Another data centre networking specialist, Force10 Networks, argues that the standards are actually pretty important. "It is an exciting time as the investment made by the industry over the past four years in 40 GbE and 100 GbE is set to culminate… with the ratification of the IEEE P802.3ba standard," said John D’Ambrosia, chair of the IEEE P802.3ba Task Force and director of standards for Force10 Networks. "This standard will provide the tools needed to add bandwidth and reduce complexity in the data centre."

Juniper Networks’ founder, chairman and CTO Pradeep Sindhu, meanwhile, recently told CBR that the firm wants to flatten data centre networks to reduce cost, latency and complexity. Project Stratus, due to launch in 2011, will see it go from the three tiers common today to just one – it can already go from two layers down to one.
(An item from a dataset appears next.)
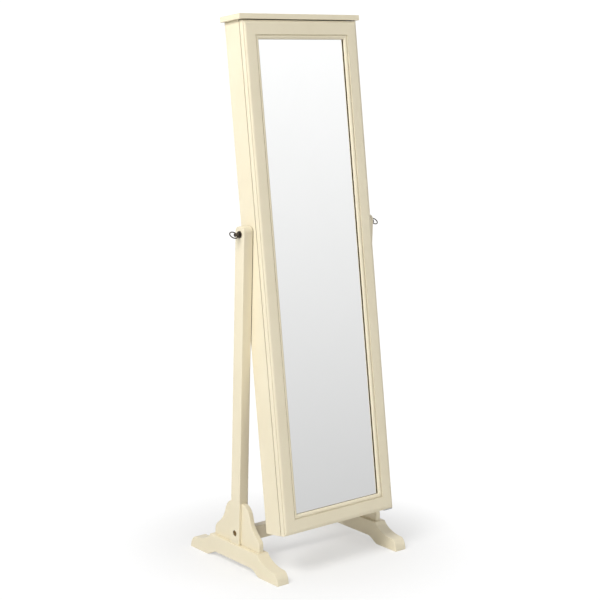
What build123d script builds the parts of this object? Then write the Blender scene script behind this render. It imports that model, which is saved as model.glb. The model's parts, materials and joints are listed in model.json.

One thing is certain. While data centre managers are looking to reduce complexity, Metcalfe’s Law means that there is no sign of the data explosion – and the resultant bandwidth saturation – abating any time soon. The standards are keeping pace but they are really not where attention should be focused: the key is keeping up with bandwidth and, dare we say it, private cloud demands, while reducing complexity and total cost of ownership. Because without a capable network, the organisation will surely struggle. The network is still every inch the computer.